## THE DATA
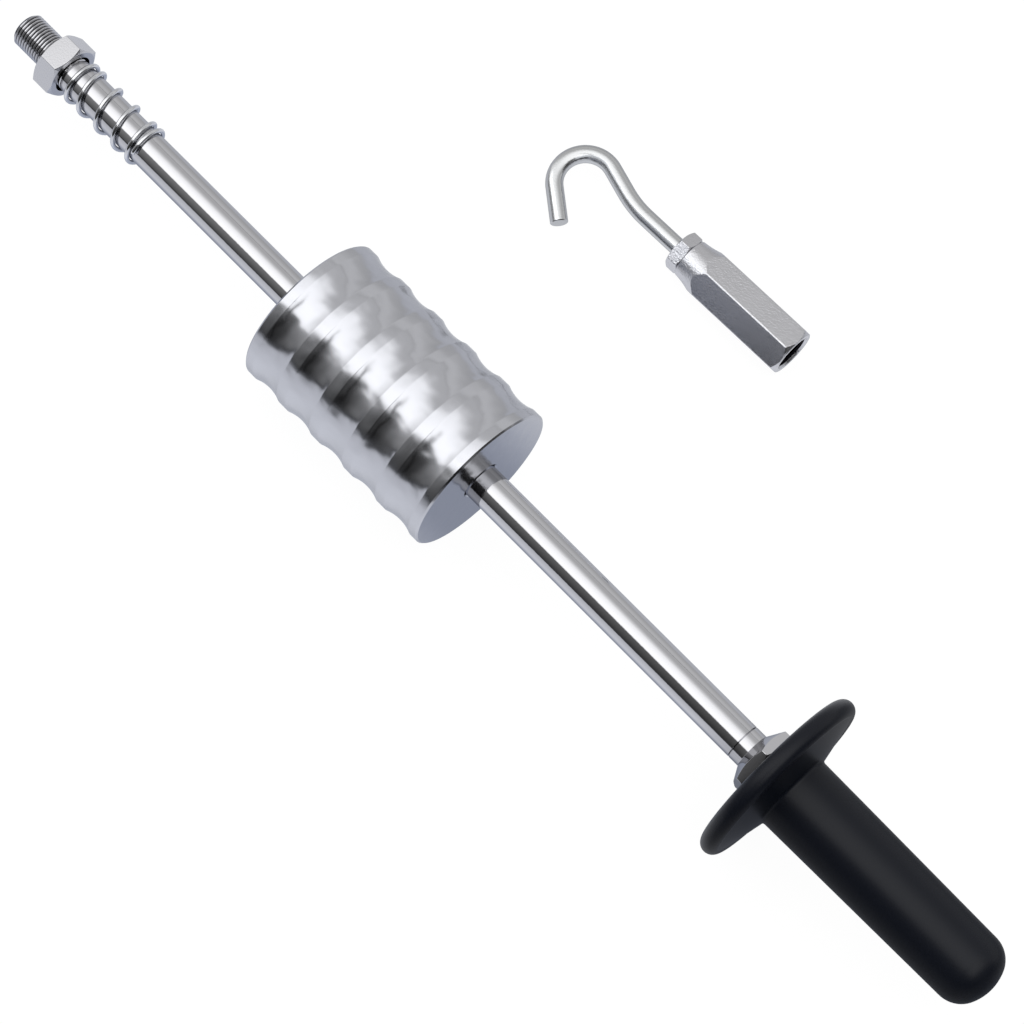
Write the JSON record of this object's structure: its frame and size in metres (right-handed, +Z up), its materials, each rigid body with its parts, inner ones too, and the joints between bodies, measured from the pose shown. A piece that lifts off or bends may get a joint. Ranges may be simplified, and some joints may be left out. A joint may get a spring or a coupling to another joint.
{
  "type": "slide hammer puller",
  "caption": "Slide hammer with a rubber-gripped handle and guard, a heavy grooved weight sliding on a chromed shaft, a buffer spring, and a screw-on adaptor with a hook.",
  "frame": {"origin": "on the shaft's axis, behind the chamfer at the tip, where the full thread begins", "axes": "+X along the shaft and out of its threaded tip, the handle towards -X; +Z up from the bench; the hook set lies on the -Y side"},
  "size_m": [0.5646, 0.2115, 0.082],
  "materials": {
    "chrome": "polished chrome plate",
    "zinc": "bright zinc plate, satin on the machined flats",
    "spring_steel": "bright spring wire",
    "tube_steel": "plain drawn tube, hidden in the grip",
    "rubber": "matt black moulded rubber"
  },
  "bodies": {
    "tool": {"shaft": "chrome", "stop_nut": "chrome", "handle_tube": "tube_steel", "grip": "rubber"},
    "lock_nut": {"lock_nut": "zinc"},
    "spring": {"spring": "spring_steel"},
    "weight": {"slide_weight": "chrome"},
    "adaptor": {"adaptor": "zinc"},
    "hook": {"hook_rod": "zinc"},
    "jam_nut": {"jam_nut": "zinc"}
  },
  "joints": [
    {"name": "weight_slide", "type": "slide", "parent": "tool", "child": "weight", "axis": [1, 0, 0], "range_m": [-0.1553, 0.0992]},
    {"name": "spring_slide", "type": "slide", "parent": "tool", "child": "spring", "axis": [1, 0, 0], "range_m": [0, 0.00385]},
    {"name": "lock_nut_turn", "type": "hinge", "parent": "tool", "child": "lock_nut", "pos_m": [-0.0233, 0, 0], "axis": [1, 0, 0], "continuous": true},
    {"name": "hook_set_lift", "type": "slide", "parent": "tool", "child": "adaptor", "axis": [0, 0, 1], "range_m": [0, 0.15]},
    {"name": "hook_turn", "type": "hinge", "parent": "adaptor", "child": "hook", "pos_m": [-0.2534, -0.1563, -0.02603], "axis": [0.9995, 0.0244, 0.0203], "continuous": true},
    {"name": "jam_nut_turn", "type": "hinge", "parent": "hook", "child": "jam_nut", "pos_m": [-0.2503, -0.15622, -0.02597], "axis": [0.9995, 0.0244, 0.0203], "continuous": true}
  ]
}
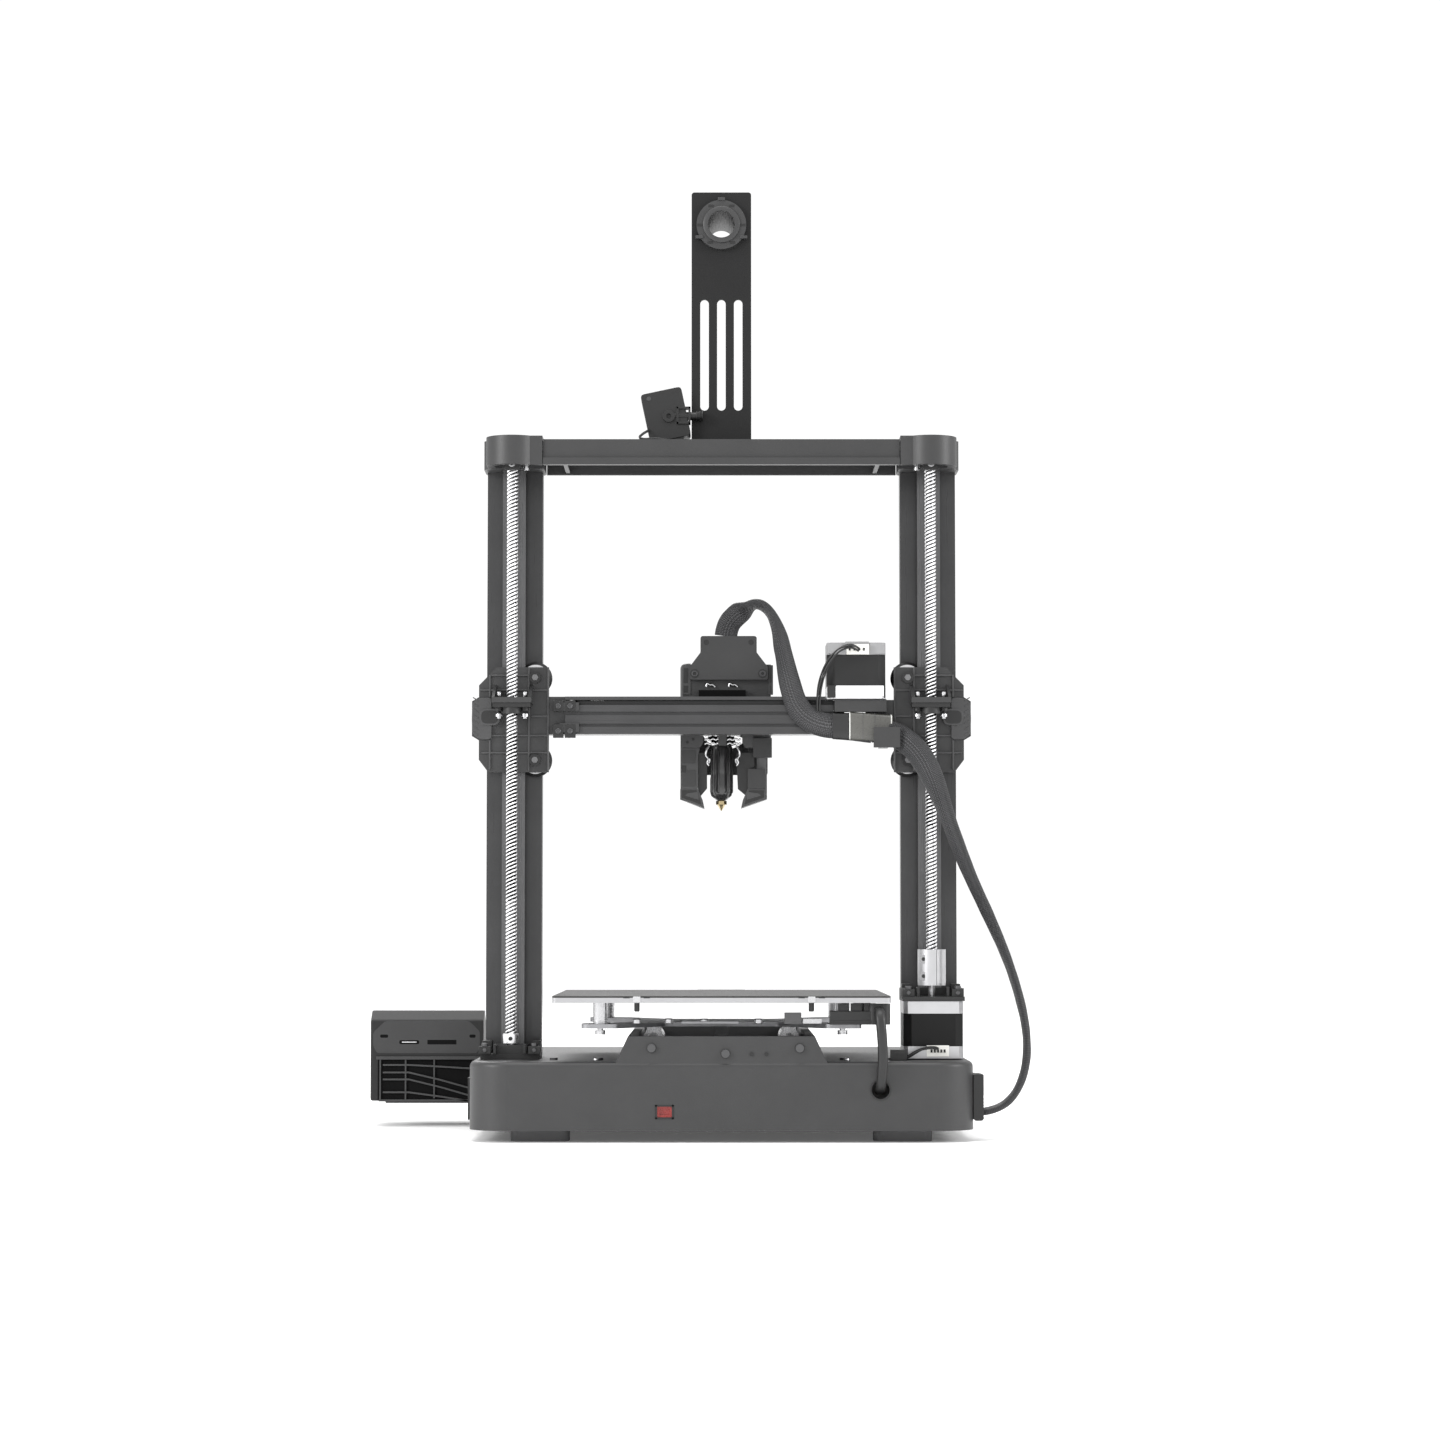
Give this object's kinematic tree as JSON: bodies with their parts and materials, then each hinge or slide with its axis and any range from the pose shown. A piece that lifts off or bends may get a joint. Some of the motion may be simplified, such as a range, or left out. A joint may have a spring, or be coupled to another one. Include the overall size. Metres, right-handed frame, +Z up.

## EXERCISE
The lines above should be duplicated exactly.

## CORRECT OUTPUT
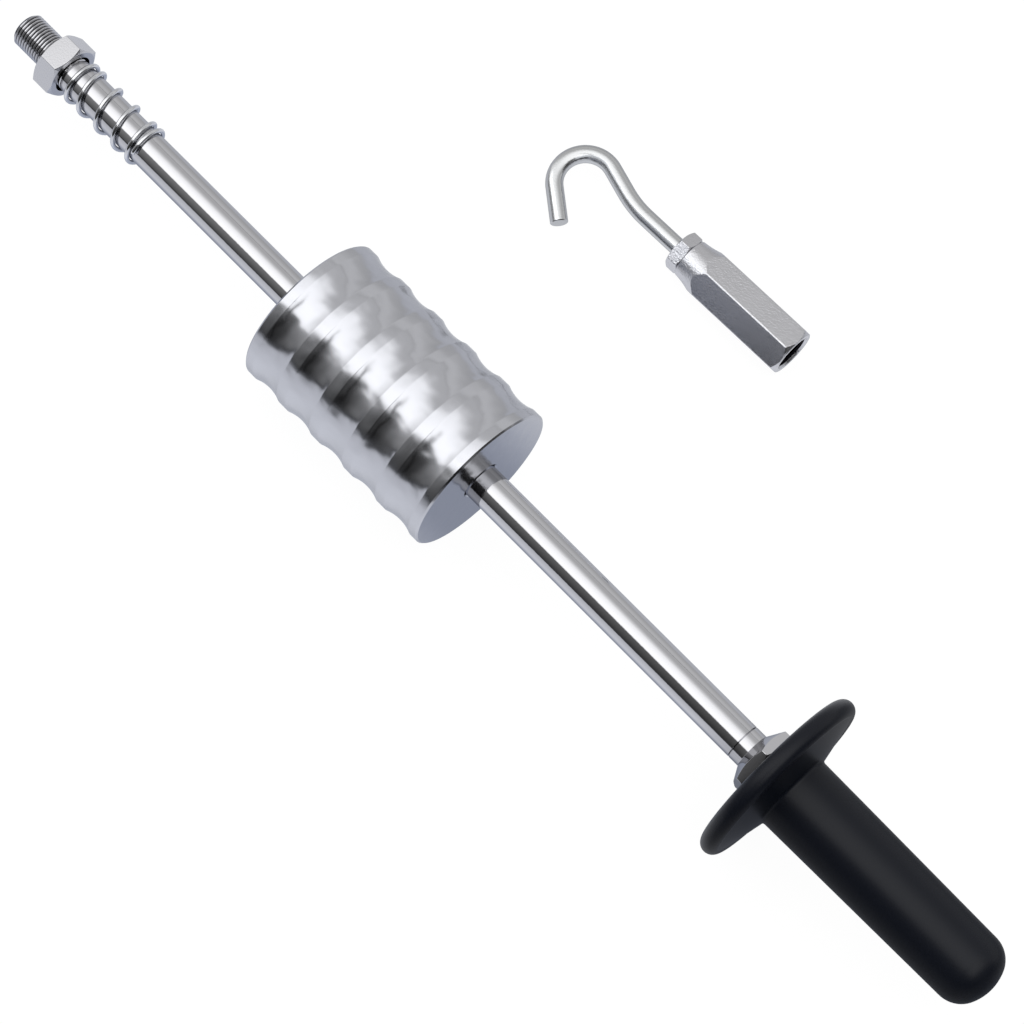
Write the JSON record of this object's structure: its frame and size in metres (right-handed, +Z up), its materials, each rigid body with its parts, inner ones too, and the joints between bodies, measured from the pose shown. A piece that lifts off or bends may get a joint. Ranges may be simplified, and some joints may be left out. A joint may get a spring or a coupling to another joint.
{
  "type": "slide hammer puller",
  "caption": "Slide hammer with a rubber-gripped handle and guard, a heavy grooved weight sliding on a chromed shaft, a buffer spring, and a screw-on adaptor with a hook.",
  "frame": {"origin": "on the shaft's axis, behind the chamfer at the tip, where the full thread begins", "axes": "+X along the shaft and out of its threaded tip, the handle towards -X; +Z up from the bench; the hook set lies on the -Y side"},
  "size_m": [0.5646, 0.2115, 0.082],
  "materials": {
    "chrome": "polished chrome plate",
    "zinc": "bright zinc plate, satin on the machined flats",
    "spring_steel": "bright spring wire",
    "tube_steel": "plain drawn tube, hidden in the grip",
    "rubber": "matt black moulded rubber"
  },
  "bodies": {
    "tool": {"shaft": "chrome", "stop_nut": "chrome", "handle_tube": "tube_steel", "grip": "rubber"},
    "lock_nut": {"lock_nut": "zinc"},
    "spring": {"spring": "spring_steel"},
    "weight": {"slide_weight": "chrome"},
    "adaptor": {"adaptor": "zinc"},
    "hook": {"hook_rod": "zinc"},
    "jam_nut": {"jam_nut": "zinc"}
  },
  "joints": [
    {"name": "weight_slide", "type": "slide", "parent": "tool", "child": "weight", "axis": [1, 0, 0], "range_m": [-0.1553, 0.0992]},
    {"name": "spring_slide", "type": "slide", "parent": "tool", "child": "spring", "axis": [1, 0, 0], "range_m": [0, 0.00385]},
    {"name": "lock_nut_turn", "type": "hinge", "parent": "tool", "child": "lock_nut", "pos_m": [-0.0233, 0, 0], "axis": [1, 0, 0], "continuous": true},
    {"name": "hook_set_lift", "type": "slide", "parent": "tool", "child": "adaptor", "axis": [0, 0, 1], "range_m": [0, 0.15]},
    {"name": "hook_turn", "type": "hinge", "parent": "adaptor", "child": "hook", "pos_m": [-0.2534, -0.1563, -0.02603], "axis": [0.9995, 0.0244, 0.0203], "continuous": true},
    {"name": "jam_nut_turn", "type": "hinge", "parent": "hook", "child": "jam_nut", "pos_m": [-0.2503, -0.15622, -0.02597], "axis": [0.9995, 0.0244, 0.0203], "continuous": true}
  ]
}
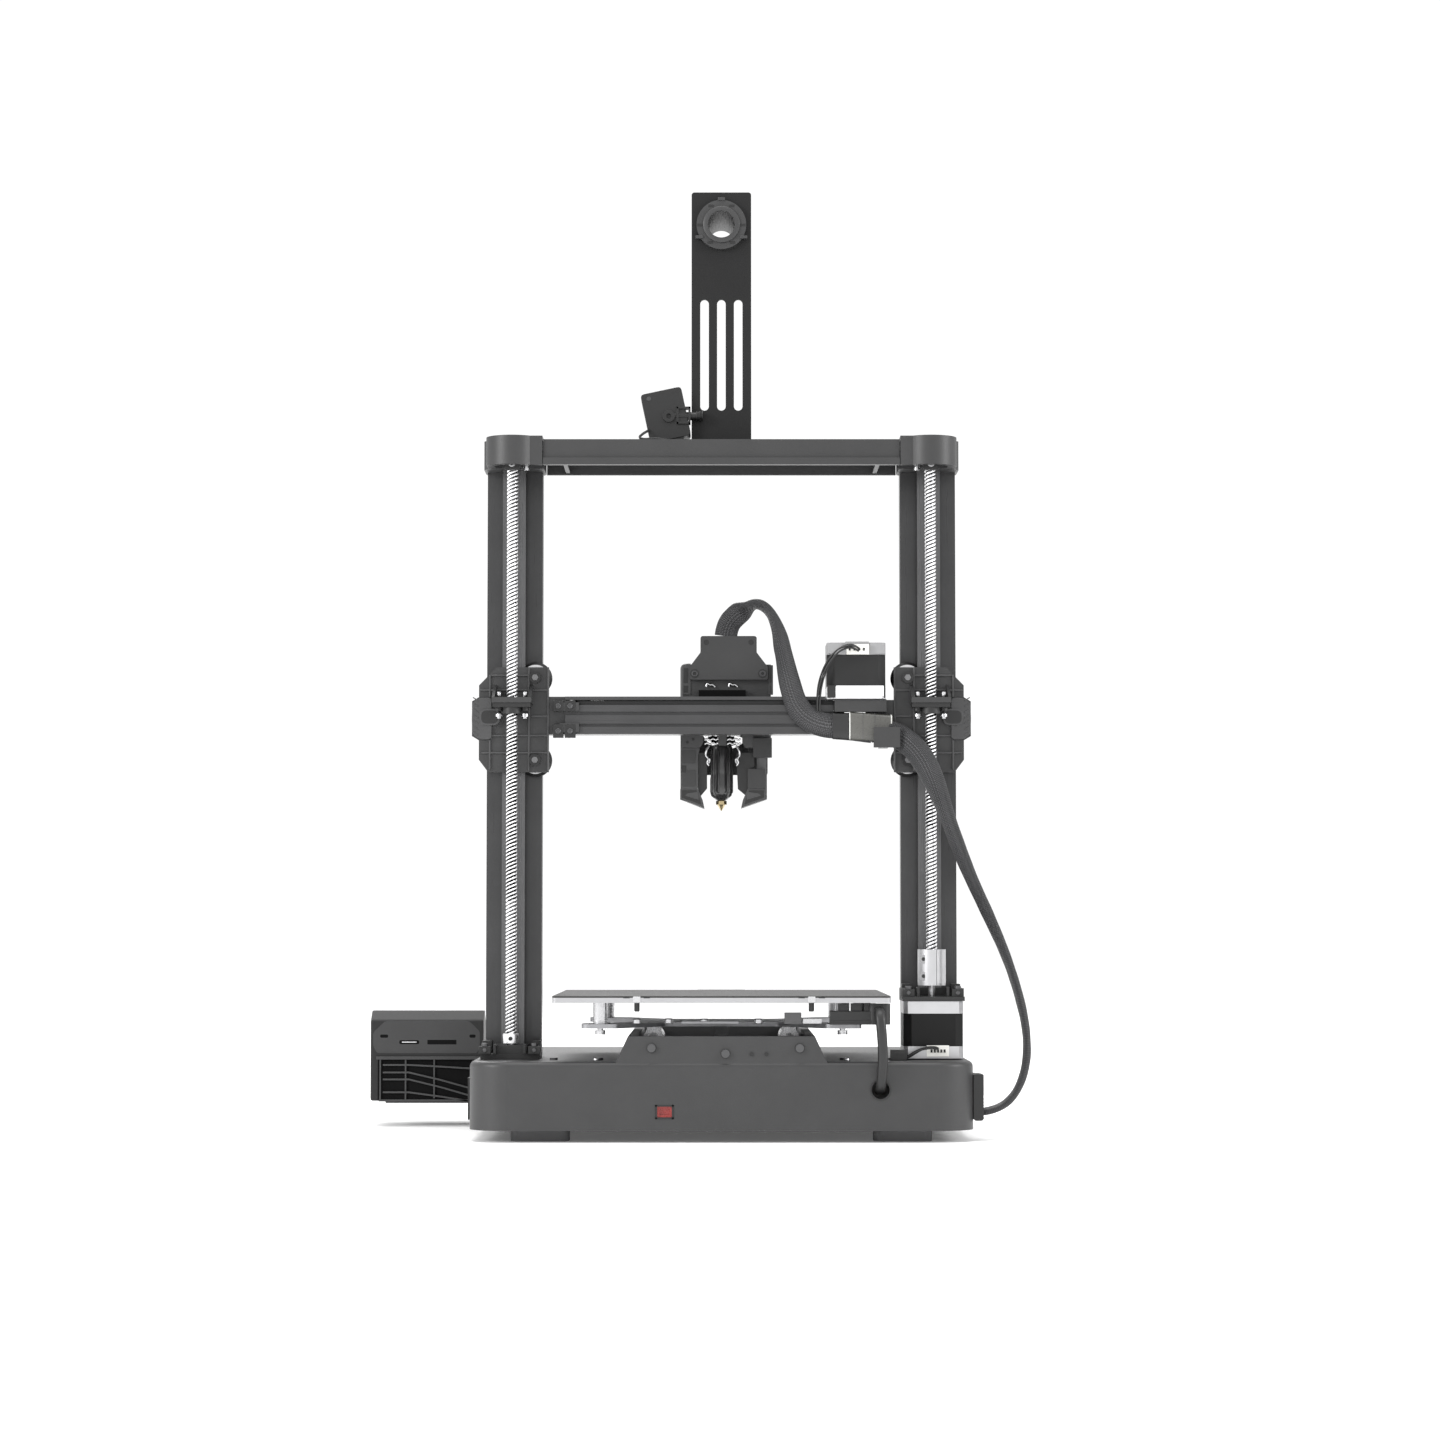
Give this object's kinematic tree as JSON: bodies with their parts and materials, then each hinge or slide with its axis and any range from the pose shown. A piece that lifts off or bends may get a joint. Some of the motion may be simplified, such as a range, or left out. A joint may have a spring, or be coupled to another one. Include the overall size. Metres, right-handed frame, +Z up.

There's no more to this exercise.